Poverty and Women Development in Bangladesh

Poverty and Women Development in Bangladesh
Rahman Pk. Md. Motiur
Bangladesh has nearly 50 percent of the total population living in poverty. The causes of poverty are complex and no single factor is sufficient to understand and explain the dynamics of poverty. A large number of inter-linked factors are responsible for incidence of poverty. The process of poverty has been described as reduction of resource endowment and exchange entitlement. In the last two decades there has been some socio-economic progress in Bangladesh. Progress has occurred in GNP per capita, school participation, adult literacy rate, life expectancy at birth, and infantand and maternal mortality rate. The value of Human Development Index (HDI) has roughly doubled from 1980 to 1998-99. The Human Poverty Index (HPI) has also declined from 1981-82 to 1998-2000. But the level of progress of socio-economic indicators including HDI ans HPI could not improve the standard of living significantly and the resultant impact on income poverty reduction in rural areas has been minimal.
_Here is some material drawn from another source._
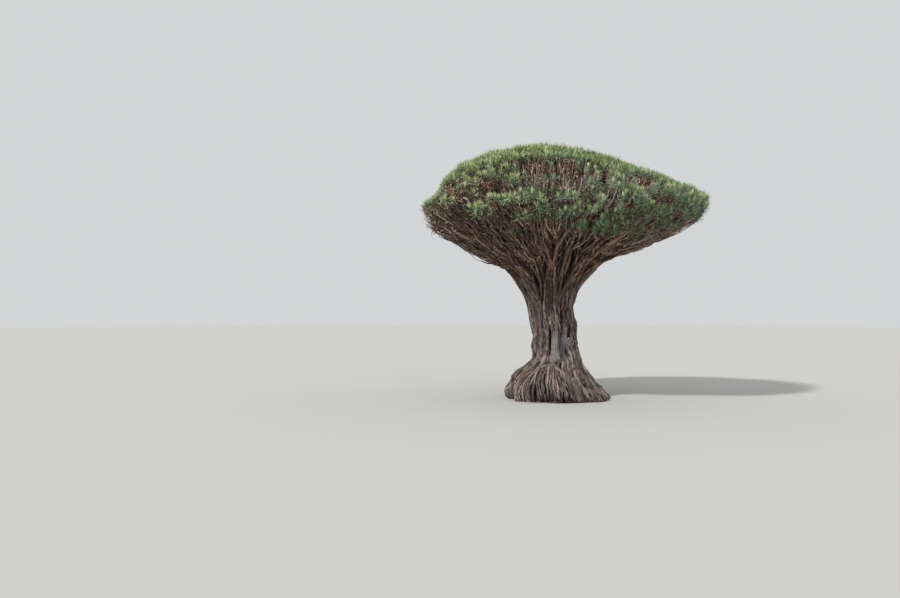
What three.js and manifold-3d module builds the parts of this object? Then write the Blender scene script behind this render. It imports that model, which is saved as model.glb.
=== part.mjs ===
// A very old dragon tree: a massive trunk of fused root strands with a wide foot,
// a fork into a ring of boughs that fan out like the ribs of an umbrella, and a
// domed crown of stiff leaf rosettes. Millimetres, +Z up, origin at the centre of
// the flat cut at ground level. +X is the tree's right, -Y its front.
import * as THREE from 'three';
import { mergeVertices } from 'three/addons/utils/BufferGeometryUtils.js';
import Module from 'manifold-3d';

const wasm = await Module();
wasm.setup();

// ---------------------------------------------------------------- sizes, mm
const TOP = 16720;                                                   // top of the dome
const REACH = { right: 10050, back: 9500, left: 9300, front: 9000 }; // crown radius
const RIM_Z = { right: 13250, back: 13000, left: 12950, front: 13450 }; // rim height
const DOME = { right: 1.4, back: 2.2, left: 3.0, front: 2.3 };       // dome profile power
const UNDER = { right: 5000, back: 5300, left: 5800, front: 5500 };  // depth of the underside
const UNDER_POW = { right: 0.55, back: 0.57, left: 0.6, front: 0.6 };
const SAG = 290;                                                     // the dome is lower at its front right
const SAG_AT = -32;                                                  // in this direction, degrees
const RIM_EDGE = 420;                                                // thickness of the rim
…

Women, particularly in rural areas, receive less benefit from economic development and have less opportunity to earn income than do. Besides economic aspects women have less empowerment in decision making process in respect of purchase of family's food and clothing, family's investment activities, spending ones own income, children's education and marriage. Less than one in 10 women in Bangladesh works for wages and nearly 8 out of 10 women work as family labour without any cash income. They do not get benefits of employment and have no entitlement to control over resources. However, many development policies and programmes have been undertaken for development of women status and to increase their income opportunities. They are increasingly targeted as beneficiaries and some specific quota has been introduced for them with respect to microcredit, employment, food rations, public safety-net programme, etc. These measures have enhanced the voice of women in the interventions of development that affect their endowment and standard of living.